Как для протестантов (протестантов со всеми необходимыми оговорками, когда речь заходит о больших художниках) для Бергмана и Стриндберга главной темой становится тема Греха и Искупления. У Бергмана она определяет поэтику названий. Но, по сути, Стриндберг писал о том же (особенно в «камерных пьесах») — и в «Сонате призраков», и в «Пляске смерти» и, конечно, в «Пеликане». Кроме того, они оба вступают в прямой, бесстрашный, незашифрованный диалог со смертью. Стриндберг постоянно занят мыслями о ней, они не оставляют его и в период его закавыченного безумия The Inferno. Ощущение, что смерть рядом, сходно с настроением бергмановской «Седьмой печати». Смерть остается для каждого еще одной, при том совершенно реальной, формой бытия, с которой человек рождается. Это трагедия, на которую он обречен. Поэтому в интерьере Интимного театра зрителей должна была встречать картина Арнольда Бёклина «Остров мертвых». Для более глубокого понимания сошлемся на высказывание другого известного писателя, выразившегося по иному поводу, но на ту же тему. «Что такое чума?» — задавался вопросом экзистенциалист Альбер Камю. — «Чума — это тоже жизнь». И по Стриндбергу смерть — это тоже жизнь. Разве смерть и чума — не синонимы?
Ничего инфернального в смерти не заключено, это накакая не тайна. Это реальность, которая всегда рядом, всегда стоит за спиной. Только молодость может вступать со смертью в фамильярно-непочтительные отношения, потому что только в молодости это неопасные игры, вернее, игры, которые кажутся неопасными. А дальше нужно было каким-то образом привыкать к тому, что смерть не существует отдельно. Она неотчуждаема. И оба художника не отгораживаются от нее, а она, в свою очередь, не сокрыта за семью печатями.
На обложке одного научного сборника, посвященного скандинавскому театру и кино, — выразительный коллаж. Стриндберг за шахматной доской с Виктором Шёстрёмом. Прямая аллюзия на «Седьмую печать» — поединок Рыцаря со Смертью. Авторы задумали вторым шахматистом Ингмара Бергмана, а тот категорически отказался. «Я интерпретатор Стриндберга, а не его оппонент». Эти слова лаконично прокомментировала дочь режиссера Линн Ульман: «На самом деле, Бергман на протяжении всей жизни играет со Стриндбергом в шахматы».

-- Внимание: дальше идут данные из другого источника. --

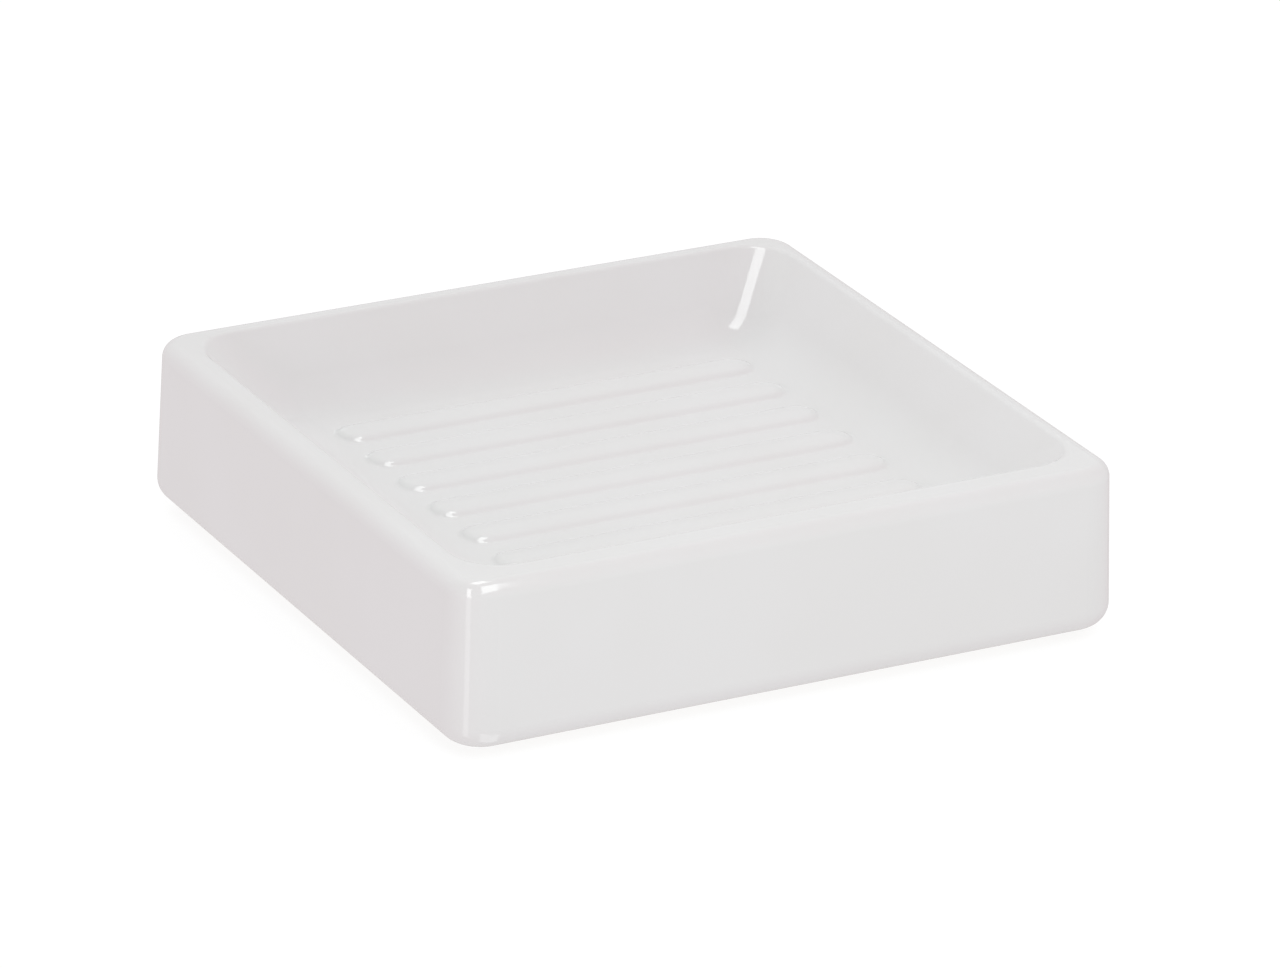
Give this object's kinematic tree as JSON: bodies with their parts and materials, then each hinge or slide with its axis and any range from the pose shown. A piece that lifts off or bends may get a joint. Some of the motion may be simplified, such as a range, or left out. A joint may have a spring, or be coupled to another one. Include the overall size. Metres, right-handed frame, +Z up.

Что воистину объединяет Стриндберга и Бергмана — это их немаскируемый автобиографизм. Художники, в принципе, автобиографичны, такова их природа. Это очевидно. «Разве „Фауст“ не автобиография?» — риторически недоумевает Стриндберг. Но в XX веке эта тема звучит громоподобно. Три великих писателя прошлого столетия — Пруст, Джойс и Кафка — абсолютно автобиографичны. Об этом говорится без обиняков, и сама тенденция становится общеевропейской. Бергман декларировал это впрямую, и Стриндберг признавался, что вся его жизнь — лишь материал для драматургии. Он был истерзан необъятностью своих возможностей, отпущенного ему таланта, и в этом смысле он страдалец и вечный мученик. Английский скандинавист, профессор Майкл Робинсон предварил свое исследование «Стриндберг и автобиография» прекрасной цитатой из Томаса Карлейля: «Он [герой. — примеч. автора] нырнул в автобиографический хаос, и Бог знает, где оттуда выплыл». Точнее о Стриндберге и не скажешь.